[START OF Excerpted data]

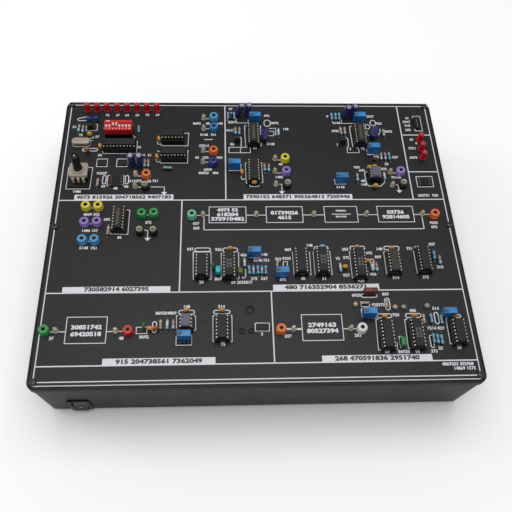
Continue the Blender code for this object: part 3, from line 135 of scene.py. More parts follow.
class Recipe:
    """The node tree of one material."""

    def __init__(self, name: str) -> None:
        """Makes an empty material with its Principled shader."""
        self.material = bpy.data.materials.new(f"{name}_finish")
        self.material.use_nodes = True
        self.tree = self.material.node_tree
        self.shader = self.tree.nodes["Principled BSDF"]

    def node(self, kind: str, inputs: dict | None = None, out: int | str = 0, **settings: object) -> Wire:
        """Adds any node.

        Args:
            kind: The node's type.
            inputs: Values or wires for its sockets, by name or place.
            out: Which output the wire carries.
            **settings: Properties set first.

        Returns:
            A wire from the node's output.
        """
        made = self.tree.nodes.new(kind)
        for key, value in settings.items():
            setattr(made, key, value)
        for key, value in (inputs or {}).items():
            self.feed(made.inputs[key], value)
        return Wire(self, made.outputs[out])

    def feed(self, socket: bpy.types.NodeSocket, value: object) -> None:
        """Sets a socket to a value, or links a wire to it."""
        if isinstance(value, Wire):
            self.tree.links.new(value.socket, socket)
        elif isinstance(value, tuple) and len(value) == 3 and socket.type == "RGBA":
            socket.default_value = (*value, 1.0)
        else:
            socket.default_value = value

    def place(self) -> Wire:
        """Object coordinates."""
        return self.node("ShaderNodeTexCoord", out="Object")

    def noise(self, size: float, detail: float = 2.0, stretch: Colour = (1.0, 1.0, 1.0)) -> Wire:
        """A noise of a given grain size in metres, as a number about 0.5."""
        spread = self.node("ShaderNodeMapping", {"Vector": self.place(), "Scale": stretch})
        return self.node("ShaderNodeTexNoise", {"Vector": spread, "Scale": 1.0 / size, "Detail": detail}, out="Fac")

    def blend(self, factor: "Wire | float", first: object, second: object) -> Wire:
        """Mixes two colours."""
        made = self.node("ShaderNodeMix", {}, out=2, data_type="RGBA")
        mix = made.socket.node
        self.feed(mix.inputs[0], factor)
        self.feed(mix.inputs[6], first)
        self.feed(mix.inputs[7], second)
        return made

    def steps(self, value: Wire, low: float, high: float) -> Wire:
        """A number ramped from 0 at low to 1 at high."""
        return self.node("ShaderNodeMapRange", {"Value": value, "From Min": low, "From Max": high})

    def bump(self, height: Wire, depth: float) -> Wire:
        """A bumped normal, with the depth of the relief in metres."""
        return self.node("ShaderNodeBump", {"Height": height, "Distance": depth, "Strength": 1.0}, out="Normal")

    def finish(self, **sockets: object) -> bpy.types.Material:
        """Feeds the shader's sockets by name, with spaces as underscores."""
        for key, value in sockets.items():
            self.feed(self.shader.inputs[key.replace("_", " ")], value)
        return self.material


def shade(colour: Colour, share: float) -> Colour:
    """A colour made darker or lighter by a share."""
    return tuple(min(1.0, max(0.0, part * share)) for part in colour)


@dataclass(frozen=True)
class Moulded:
    """Moulded or lacquered plastic: colour, gloss and a fine grain."""
    name: str
    colour: Colour
    roughness: float = 0.35
    grain: float = 0.35 * MM
    depth: float = 0.01 * MM
    mottle: float = 0.10
    coat: float = 0.0
    gleam: float = 0.5

    def material(self) -> bpy.types.Material:
        """Builds the finish."""
        recipe = Recipe(self.name)
        cloud = recipe.noise(6 * MM, 3.0)
        fine = recipe.noise(self.grain)
        tone = recipe.blend(recipe.steps(cloud, 0.3, 0.7), shade(self.colour, 1 - self.mottle),
                            shade(self.colour, 1 + self.mottle))
        rough = recipe.steps(cloud + fine * 0.5, 0.2, 1.3) * 0.16 + (self.roughness - 0.08)
        return recipe.finish(Base_Color=tone, Roughness=rough, Normal=recipe.bump(fine, self.depth),
                             Coat_Weight=self.coat, Specular_IOR_Level=self.gleam)


@dataclass(frozen=True)
class Grained:
    """Black case plastic with a moulded grain and fine rub marks."""
    name: str
    colour: Colour
    roughness: float = 0.5

    def material(self) -> bpy.types.Material:
        """Builds the finish."""
        recipe = Recipe(self.name)
        pits = recipe.node("ShaderNodeTexVoronoi", {"Vector": recipe.place(), "Scale": 1.0 / (0.9 * MM)})
        cloud = recipe.noise(18 * MM, 4.0)
        rubs = recipe.noise(2.2 * MM, 4.0, (0.12, 1.0, 1.0))
        tone = recipe.blend(recipe.steps(cloud, 0.3, 0.75), shade(self.colour, 0.86), shade(self.colour, 1.22))
        tone = recipe.blend(recipe.steps(rubs, 0.66, 0.8) * 0.12, tone, (0.10, 0.10, 0.10))
        rough = recipe.steps(cloud, 0.2, 0.8) * 0.12 + recipe.steps(rubs, 0.5, 0.8) * 0.08 + (self.roughness - 0.08)
        relief = pits * 0.6 + recipe.noise(0.3 * MM) * 0.4
        return recipe.finish(Base_Color=tone, Roughness=rough, Normal=recipe.bump(relief, 0.03 * MM),
                             Specular_IOR_Level=0.33)


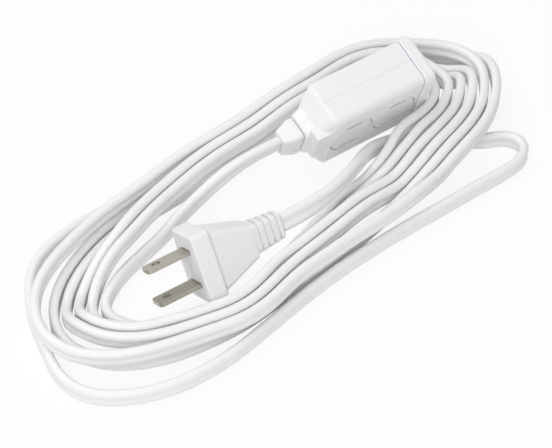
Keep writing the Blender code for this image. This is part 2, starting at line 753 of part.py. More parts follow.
def make_plug():
    pose = plug_pose()
    bridge_front = -PLUG_SKIN
    bridge_rear = bridge_front - BRIDGE_DEPTH
    blade_rear = bridge_rear - BLADE_TAIL
    crimp_rear = blade_rear - CRIMP_LENGTH
    room_height = PLUG_CRIMP_SPACING + 2 * (CRIMP_INNER_RADIUS + CRIMP_WALL + GAP)
    room_width = 2 * (CRIMP_INNER_RADIUS + CRIMP_WALL + GAP)

    body = loft_along_x(overmould_sections(), PLUG_CORNER)
    over = finish_mesh("plug_overmould", body, "white_vinyl", pose)
    pocket = block(
        (bridge_rear - GAP, -BRIDGE_WIDTH / 2 - GAP, -BRIDGE_HEIGHT / 2 - GAP),
        (bridge_front + GAP, BRIDGE_WIDTH / 2 + GAP, BRIDGE_HEIGHT / 2 + GAP),
    )
    cut(over, pocket, "bridge_pocket", pose)
    wide = (room_width, room_height)
    narrow = (CORD_THICKNESS + 2 * GAP, CORD_WIDTH + 2 * GAP)
    room = loft_along_x(
        [(bridge_rear + 0.5, *wide), (crimp_rear - GAP, *wide), (-PLUG_CORD_END + 1.0, *narrow)], 1.2
    )
    cut(over, room, "wire_room", pose)
    cut(over, cord_bore(plug_rear() - 1, -PLUG_CORD_END + 2.0), "plug_cord_bore", pose)

    bridge = finish_mesh(
        "plug_bridge",
        loft_along_x(
            [(bridge_rear, BRIDGE_WIDTH, BRIDGE_HEIGHT), (bridge_front, BRIDGE_WIDTH, BRIDGE_HEIGHT)], 1.0
        ),
        "bridge_plastic",
        pose,
    )
    for name, side, width in (("line", 1, LINE_BLADE_WIDTH), ("neutral", -1, NEUTRAL_BLADE_WIDTH)):
        level = side * BLADE_SPACING / 2
        for piece in (over, bridge):
            slot = block(
                (bridge_rear - 1, -width / 2 - GAP, level - BLADE_THICKNESS / 2 - GAP),
                (1, width / 2 + GAP, level + BLADE_THICKNESS / 2 + GAP),
            )
            cut(piece, slot, f"{piece.name}_{name}_slot", pose)
        make_blade(f"blade_{name}", level, width, blade_rear, pose)
        crimp_level = side * PLUG_CRIMP_SPACING / 2
        route = [
            (blade_rear - 1.1, 0, crimp_level),
            (crimp_rear, 0, crimp_level),
            (crimp_rear - 2.0, 0, crimp_level - side * 0.3),
            (-PLUG_CORD_END + GAP + 3.5, 0, side * (LEG_SPACING / 2 + 0.4)),
            (-PLUG_CORD_END + GAP + 1.5, 0, side * LEG_SPACING / 2),
            (-PLUG_CORD_END + GAP, 0, side * LEG_SPACING / 2),
        ]
        finish_mesh(f"wire_plug_{name}", round_wire(route), "wire_white", pose)


def make_blade(name, level, width, rear, pose):
    """A blade with rounded tip corners, its hole, and the barrel that its wire is crimped in."""
    outline = [(rear - 0.8, -1.6), (rear + 0.6, -1.6), (rear + 1.2, -width / 2)]
    tip = BLADE_LENGTH - BLADE_CORNER
    for side in (-1, 1):
        corner = []
        for i in range(5):
            angle = math.radians(90 * i / 4)
            x = tip + BLADE_CORNER * math.sin(angle)
            y = width / 2 - BLADE_CORNER + BLADE_CORNER * math.cos(angle)
            corner.append((x, side * y))
        outline += corner if side < 0 else corner[::-1]
    outline += [(rear + 1.2, width / 2), (rear + 0.6, 1.6), (rear - 0.8, 1.6)]
    low, high = level - BLADE_THICKNESS / 2, level + BLADE_THICKNESS / 2
    blade = finish_mesh(name, extruded(outline, low, high, "Z"), "blade_metal", pose)
    hole = extruded(circle(BLADE_HOLE_RADIUS, (BLADE_HOLE_FROM_FACE, 0)), low - 1, high + 1, "Z")
    cut(blade, hole, f"{name}_hole", pose)
    side = 1 if level > 0 else -1
    barrel_level = Matrix.Translation((0, 0, side * PLUG_CRIMP_SPACING / 2))
    join(blade, crimp_barrel(rear - CRIMP_LENGTH, rear, barrel_level), f"{name}_barrel", pose)
    seam = block((rear - CRIMP_LENGTH - 1, -0.25, 0.5), (rear - 0.9, 0.25, 4))
    seam.transform(barrel_level @ Matrix.Rotation(math.radians(0 if side < 0 else 180), 4, "X"))
    cut(blade, seam, f"{name}_seam", pose)


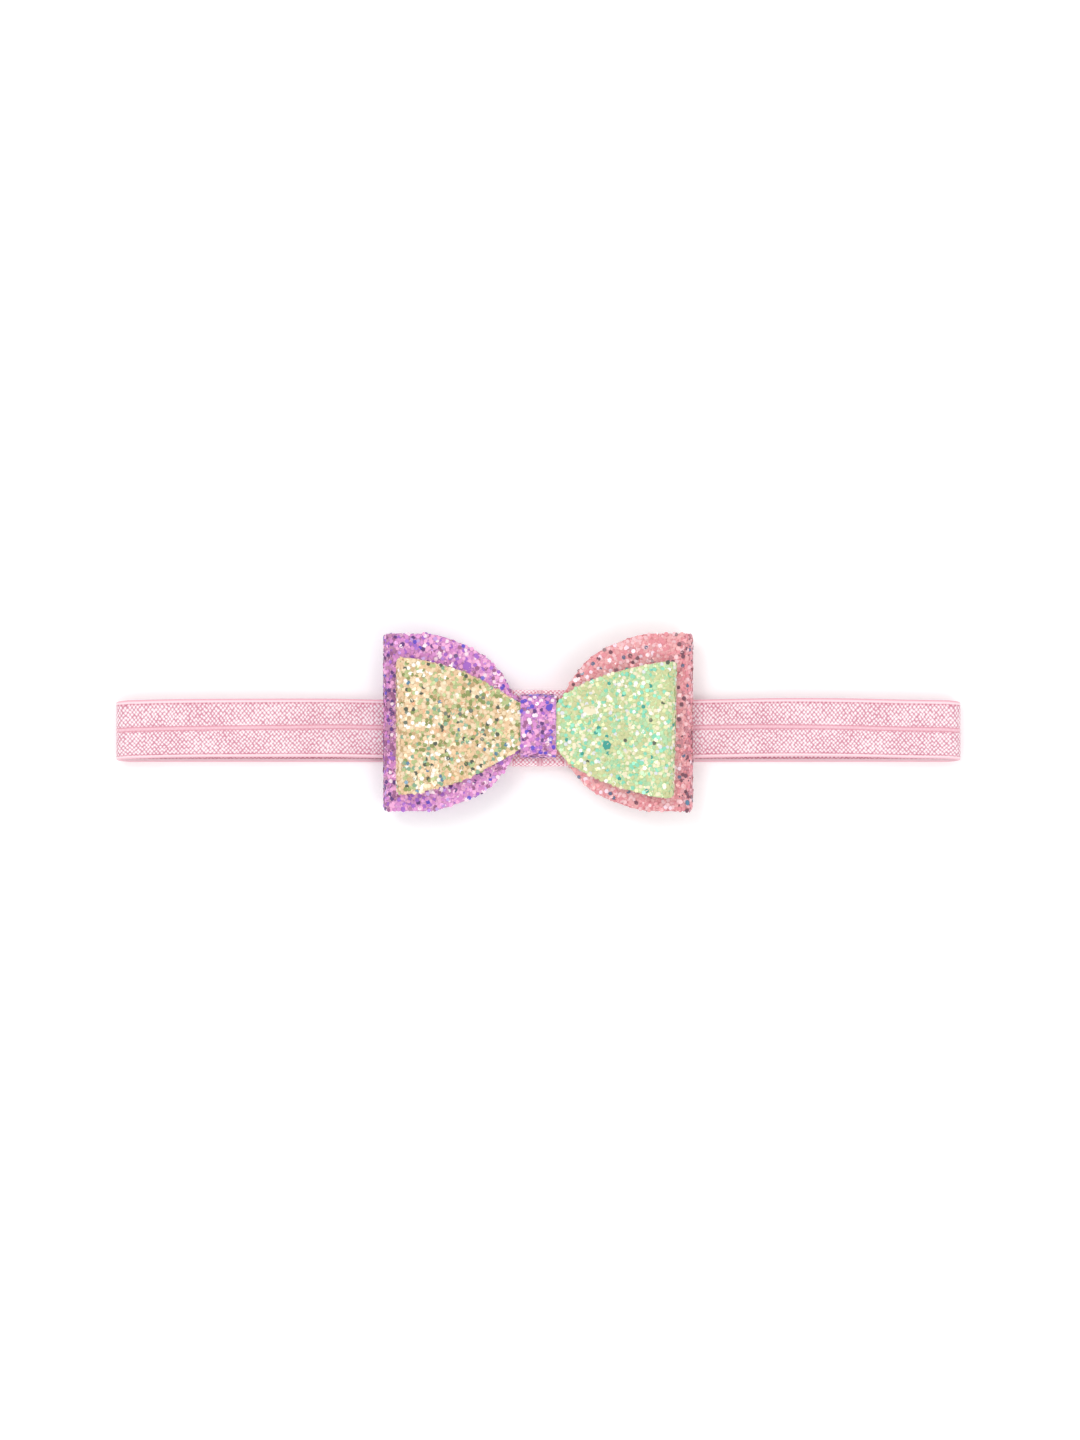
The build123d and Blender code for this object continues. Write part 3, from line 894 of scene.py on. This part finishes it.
def loopFlakes(name, settings, side):
    # flakes over the outer face of a folded sheet, from edge to edge
    rng = np.random.default_rng(settings["seed"] + 100)
    profile = foldedProfile(settings, sheetThick, step=0.2)
    normal = bentNormals(profile)
    run = np.concatenate([[0], np.cumsum(np.linalg.norm(np.diff(profile, axis=0), axis=1))])
    low, high = nodeBox(settings["node"] + "_glitter")
    spans = ((0, run[-1]), (low[1], high[1] + settings["shift"]))
    spots, radii, lifts, films = strewFlakes(rng, spans, settings)
    x = np.interp(spots[:, 0], run, profile[:, 0])
    # near the fold many flakes come from the fold's own mix: darker on the big loops, painted shade where
    # the sheet turns away round the fold, and plainer on the small loops
    foldFilms = pickFilms(rng, spots, settings["fold"])
    atFold = ease((x - settings["reach"] + settings["foldZone"]) / settleSet["foldFade"])
    foldMixed = rng.uniform(0, 1, len(x)) < settleSet["foldMixed"] * atFold
    films = np.where(foldMixed, foldFilms, films)
    bottom, top = outlineAt(settings, x)
    bare = settleSet["bareEdge"]
    pastWrap = x > wrapEdge - settleSet["underWrap"]
    inside = (spots[:, 1] > bottom + bare) & (spots[:, 1] < top - bare) & pastWrap
    spots, radii, lifts, films = (part[inside] for part in (spots, radii, lifts, films))
    leafEnd = np.argmax(profile[:, 0])
    for largeX, largeY, radius, film in settings["large"]:
        at = np.interp(abs(largeX), profile[:leafEnd, 0], run[:leafEnd])
        spots = np.concatenate([spots, [[at, largeY]]])
        radii = np.append(radii, radius)
        lifts = np.append(lifts, flakeSet["largeLift"])
        films = np.append(films, film)
    x, z = (np.interp(spots[:, 0], run, profile[:, k]) for k in (0, 1))
    nx, nz = (np.interp(spots[:, 0], run, normal[:, k]) for k in (0, 1))
    zero = np.zeros(len(x))
    places = settle(np.stack([x * side, spots[:, 1], z], axis=1), settings)
    normals = np.stack([nx * side, zero, nz], axis=1)
    normals /= np.linalg.norm(normals, axis=1)[:, None]
    runs = np.stack([normals[:, 2], zero, -normals[:, 0]], axis=1)
    return flakeMesh(name, rng, places, normals, runs, radii, lifts, films)


bowsGap = 0.3  # between the two bows at their folds
bigLow, bigHigh = nodeBox("big_loop_right_glitter")
smallHigh = nodeBox("small_loop_right_glitter")[1]
for name, settings in loopSet.items():
    side = -1 if name.endswith("Left") else 1
    if name.startswith("big"):
        settings["foldLow"], settings["foldHeight"] = bigLow[2], bigHigh[2] - bigLow[2]
    else:
        settings["foldLow"] = bigHigh[2] + bowsGap
        settings["foldHeight"] = smallHigh[2] - settings["foldLow"]
    node = settings["node"]
    shell = loopShell(name + "Backing", settings, side, 0, sheetSet["backing"], backing)
    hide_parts(node + "_backing")
    resin = glitterCoat(*settings["coat"])
    coat = loopShell(name + "GlitterCoat", settings, side, sheetSet["backing"], sheetThick, resin)
    flakes = loopFlakes(name + "Flakes", settings, side)
    for piece in (coat, flakes):
        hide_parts(node + "_glitter")
    for piece in (shell, coat, flakes):
        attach(piece, "bow_and_band")
    # the sheet's flat cut is as long as the folded strip and as wide as the bow
    middle = foldedProfile(settings, sheetSet["backing"] / 2)
    bottom, top = outlineAt(settings, middle[:, 0])
    print(name, "made with", len(flakes.data.vertices) // 12, "flakes")


# The centre wrap, a strip of glitter sheet round both bows.
wrapSet = {
    "seed": 31, "fineSpacing": 0.78, "chunkySpacing": 0.95,
    "coat": ("resinGlitterViolet", "B275BC", "D597D0", "EBAEE0", "8560C0"),
    "fine": {"Orchid": 44, "Pink": 26, "Violet": 12, "Heather": 18},
    "chunky": {"Orchid": 24, "Pink": 20, "Violet": 12, "BlueViolet": 11, "Blush": 10, "Heather": 7,
               "Plum": 5, "Mauve": 10},
    "large": [(4.7, 2.7, 0.9, "BlueViolet")],  # up, across, radius
    "backBend": 0.2, "frontBend": 2.0,
    "pastGlue": 0.4,
    "raggedness": 0.04,
    "bareEnds": 12,  # the overlapped ends are glued and carry no loose flakes
    "bareEdge": 0.25,
    "frontWithin": 0.3,  # the front is what lies within this of its highest part
}


def wrapStrip(name, inner, outer, material):
    # one layer of the wrap, and the line down its middle
    middle = (inner + outer) / 2
    gapLow, gapHigh = nodeBox("wrap_glue")
    floor = gapHigh[2] + sheetThick
    bends = [wrapSet[end] + middle for end in ("backBend", "frontBend", "frontBend", "backBend")]
    path = coilPath(
        gapHigh[1] - wrapY + wrapSet["pastGlue"],
        wrapInner + middle,
        floor - middle,
        wrapHigh[2] - sheetThick + middle,
        gapLow[2] - middle,
        bends,
    )
    rng = np.random.default_rng(wrapSet["seed"])
    half = (outer - inner) / 2
    v = np.linspace(-wrapEdge, wrapEdge, 14)[None] + np.zeros((len(path), 1))
    v[:, 0] += rng.normal(0, wrapSet["raggedness"], len(path))
    v[:, -1] += rng.normal(0, wrapSet["raggedness"], len(path))
    outside = np.stack([v, np.full_like(v, half)], axis=2)
    inside = np.stack([v[:, ::-1], np.full_like(v, -half)], axis=2)
    return path, coilStrip(name, path, wrapY, np.concatenate([outside, inside], axis=1), material)


wrapPath, wrapBacking = wrapStrip("centreWrapBacking", 0, sheetSet["backing"], backing)
coatPath, wrapCoat = wrapStrip(
    "centreWrapGlitterCoat", sheetSet["backing"], sheetThick, glitterCoat(*wrapSet["coat"])
)


def wrapFlakes(name):
    # flakes over the wrap's outer face
    rng = np.random.default_rng(wrapSet["seed"] + 100)
    normal = bentNormals(coatPath)
    outer = coatPath + normal * sheetSet["coat"] / 2
    run = np.concatenate([[0], np.cumsum(np.linalg.norm(np.diff(outer, axis=0), axis=1))])
    spans = ((wrapSet["bareEnds"], run[-1] - wrapSet["bareEnds"]), (-wrapEdge, wrapEdge))
    spots, radii, lifts, films = strewFlakes(rng, spans, wrapSet)
    inside = np.abs(spots[:, 1]) < wrapEdge - wrapSet["bareEdge"]
    spots, radii, lifts, films = (part[inside] for part in (spots, radii, lifts, films))
    front = outer[:, 1] > outer[:, 1].max() - wrapSet["frontWithin"]
    for up, across, radius, film in wrapSet["large"]:
        at = np.interp(up, outer[front, 0], run[front])
        spots = np.concatenate([spots, [[at, across]]])
        radii = np.append(radii, radius)
        lifts = np.append(lifts, flakeSet["largeLift"])
        films = np.append(films, film)
    y, z = (np.interp(spots[:, 0], run, outer[:, k]) for k in (0, 1))
    ny, nz = (np.interp(spots[:, 0], run, normal[:, k]) for k in (0, 1))
    places = np.stack([spots[:, 1], y + wrapY, z], axis=1)
    normals = np.stack([np.zeros(len(y)), ny, nz], axis=1)
    normals /= np.linalg.norm(normals, axis=1)[:, None]
    runs = np.tile([1.0, 0, 0], (len(y), 1))
    return flakeMesh(name, rng, places, normals, runs, radii, lifts, films)


wrapGlitter = wrapFlakes("centreWrapFlakes")
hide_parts("wrap_backing")
for piece in (wrapCoat, wrapGlitter):
    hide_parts("wrap_glitter")
for piece in (wrapBacking, wrapCoat, wrapGlitter):
    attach(piece, "bow_and_band")
print("centre wrap made")


# the glue and the stitches keep their CAD shapes
for node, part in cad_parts.items():
    keep = glue if "glue" in node else sewingThread if "stitches" in node else None
    if keep:
        part.data.materials.clear()
        part.data.materials.append(keep)
print("glue and stitches coloured")


def lightArea(name, place, size, power):
    # a square soft light, turned to face the middle of the object
    lamp = bpy.data.lights.new(name, "AREA")
    lamp.shape = "SQUARE"
    lamp.size = size
    lamp.energy = power
    holder = bpy.data.objects.new(name, lamp)
    bpy.context.scene.collection.objects.link(holder)
    holder.location = place
    direction = -np.array(place)
    yaw = math.atan2(direction[1], direction[0]) + math.pi / 2
    pitch = math.acos(-direction[2] / np.linalg.norm(direction))
    holder.rotation_euler = (pitch, 0, yaw + math.pi)


# it lies just below the elastic, so that the two surfaces don't coincide
floorSet = {"half": 6000, "mottle": 13.333, "below": 0.05}

# translucent white acrylic, sanded, with a little light from below, so shadows on it stay faint
floorMaterial, floorTree, floorShader = newMaterial(
    "acrylicFloorSanded",
    Roughness=0.9,
    Specular_IOR_Level=0.1,
    Emission_Color=hexColour("FFFFFF"),
    Emission_Strength=0.1,
)
mottle = addNode(
    floorTree, "ShaderNodeTexNoise", {"Scale": 2 * floorSet["half"] / floorSet["mottle"], "Detail": 3.0}
)
floorTone = addNode(floorTree, "ShaderNodeValToRGB", {"Fac": mottle}, [(0.3, "FBFBFB"), (0.7, "FDFDFD")])
floorTree.links.new(floorTone.outputs[0], floorShader.inputs["Base Color"])
corners = [(x * floorSet["half"], y * floorSet["half"], 0) for x, y in ((-1, -1), (1, -1), (1, 1), (-1, 1))]
floor = meshObject("acrylicFloor", corners, [(0, 1, 2, 3)], floorMaterial, smooth=False)
floor.location.z = -floorSet["below"] * mm

# places and sizes in metres, power in watts
lightSet = {
    "sky": 0.86,
    "softboxLeft": {"place": (-0.55, 0.6, 1.7), "size": 0.6, "power": 7.0},
    "softboxRight": {"place": (0.6, -0.55, 1.7), "size": 0.7, "power": 5.0},
}
world = bpy.data.worlds.new("studioWhite")
bpy.context.scene.world = world
world.use_nodes = True
sky = world.node_tree.nodes["Background"]
sky.inputs["Color"].default_value = hexColour("FFFFFF")
sky.inputs["Strength"].default_value = lightSet["sky"]
for name in ("softboxLeft", "softboxRight"):
    lightArea(name, **lightSet[name])
print("floor and lights made")

# distance and height of the view in metres, measured this much over the floor, and its centre
# in millimetres
viewSet = {"distance": 2.0, "over": 0.008, "height": 0.3692, "centre": (0.42, 0.6)}
camera = bpy.data.cameras.new("frontCamera")
camera.sensor_width = 36.0
camera.lens = camera.sensor_width * viewSet["distance"] / viewSet["height"]
camera.clip_end = 20.0
cameraHolder = bpy.data.objects.new("frontCamera", camera)
bpy.context.scene.collection.objects.link(cameraHolder)
cameraHolder.location = (
    viewSet["centre"][0] * mm,
    viewSet["centre"][1] * mm,
    viewSet["distance"] + viewSet["over"],
)
bpy.context.scene.camera = cameraHolder
bpy.context.scene.view_settings.view_transform = "Standard"
print("camera placed")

[END OF Excerpted data]

Reproduce each line holding the word "More".

Continue the Blender code for this object: part 3, from line 135 of scene.py. More parts follow.
Keep writing the Blender code for this image. This is part 2, starting at line 753 of part.py. More parts follow.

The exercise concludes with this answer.